The last piece, “The Light and dark Sides of God’ by Jacob Bauthumley is a huge shift. This takes a very reasonable tone, seemingly neither trying to argue or preach, only meditate out loud. It argues that God is unknowable because he is so inextricably linked with what there is to experie
nce and how we can experience it. God merelys says, “I AM” and that’s all that can be said about him. He’s in all things, which makes organised religion a bit pointless. He’s “one, intire, perfect and immutable being”, there is no bad in God – it can’t even be understood. There are, “no distinctions in God.”

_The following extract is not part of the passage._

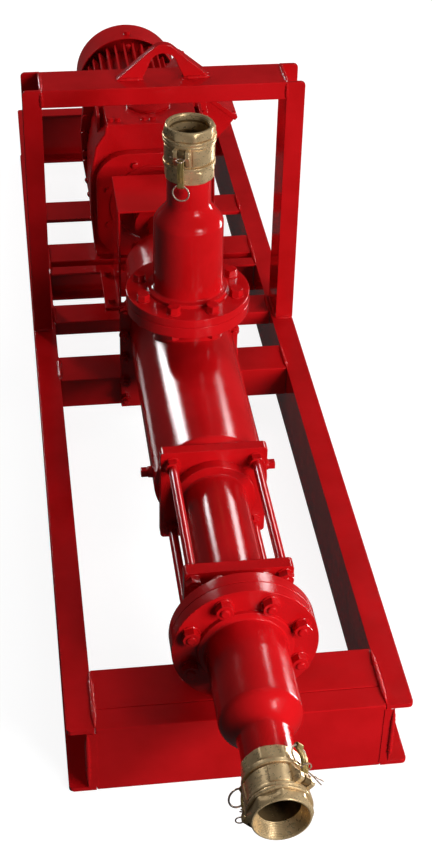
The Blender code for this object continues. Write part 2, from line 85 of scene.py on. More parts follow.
# finishes
def newFinish(name, colour, roughness, metallic=0.0):
    finish = bpy.data.materials.new(name)
    finish.use_nodes = True
    shader = finish.node_tree.nodes["Principled BSDF"]
    shader.inputs["Base Color"].default_value = (*colour, 1)
    shader.inputs["Roughness"].default_value = roughness
    shader.inputs["Metallic"].default_value = metallic
    return finish, finish.node_tree.nodes, finish.node_tree.links, shader


def addNoise(nodes, links, scale, detail=3.0, roughness=0.55):
    place = nodes.new("ShaderNodeTexCoord")
    grain = nodes.new("ShaderNodeTexNoise")
    grain.inputs["Scale"].default_value = scale
    grain.inputs["Detail"].default_value = detail
    grain.inputs["Roughness"].default_value = roughness
    links.new(place.outputs["Object"], grain.inputs["Vector"])
    return grain.outputs["Fac"]


def addRamp(nodes, links, source, stops):
    ramp = nodes.new("ShaderNodeValToRGB")
    ramp.color_ramp.elements[0].position, ramp.color_ramp.elements[1].position = stops[0][0], stops[-1][0]
    for where, colour in stops[1:-1]:
        ramp.color_ramp.elements.new(where)
    for element, (where, colour) in zip(ramp.color_ramp.elements, stops):
        element.color = (*colour, 1) if len(colour) == 3 else (colour[0],) * 3 + (1,)
    links.new(source, ramp.inputs["Fac"])
    return ramp.outputs["Color"]


def addBump(nodes, links, shader, layers):
    normal = None
    for source, strength, depth in layers:
        bump = nodes.new("ShaderNodeBump")
        bump.inputs["Strength"].default_value = strength
        bump.inputs["Distance"].default_value = depth
        links.new(source, bump.inputs["Height"])
        if normal:
            links.new(normal, bump.inputs["Normal"])
        normal = bump.outputs["Normal"]
    links.new(normal, shader.inputs["Normal"])


enamelLook = {
    "thick": (0.500, 0.0050, 0.0075),
    "thin": (0.400, 0.0032, 0.0042),
    "smooth": ((0.10, 0.17), 0.32, 0.16),
    "cast": ((0.12, 0.24), 0.85, 0.40),
}


def makeEnamel(name, texture):
    # the last two numbers of a texture are the strength of its orange peel and of its grit
    (low, high), peelStrength, gritStrength = enamelLook[texture]
    finish, nodes, links, shader = newFinish(name, enamelLook["thick"], low)
    clouds = addNoise(nodes, links, 9.0)
    links.new(addRamp(nodes, links, clouds, [(0.32, enamelLook["thin"]), (0.66, enamelLook["thick"])]),
              shader.inputs["Base Color"])
    sheen = addNoise(nodes, links, 38.0)
    links.new(addRamp(nodes, links, sheen, [(0.35, (low,)), (0.7, (high,))]), shader.inputs["Roughness"])
    peel = addNoise(nodes, links, 260.0, 2.0)
    grit = addNoise(nodes, links, 900.0, 1.0)
    addBump(nodes, links, shader, [(peel, peelStrength, 0.0006), (grit, gritStrength, 0.00025)])
    return finish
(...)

I really enjoyed Bauthumley’s description of the Trinity. The first is God’s love for us, the second is our love for God and the third is our love for each other. Communion is the act of coming together and sharing. Heaven is a state of peace and not a place in the sky. Sin is taking the self away from God – many of them notions that have some currency today.  For this thoughtful, non-violent and peaceful book, he had a hole drilled through his tongue. 

While Abiezer Coppe and his fiery, flying rolls were the easy highlight of the book, the more thoughtful pieces gave greater nuance to the ranter notions, whilst ‘The Mad Crew’ made it cartoonish. The Mad Crew as a collection, however, is extremely well put together and interesting.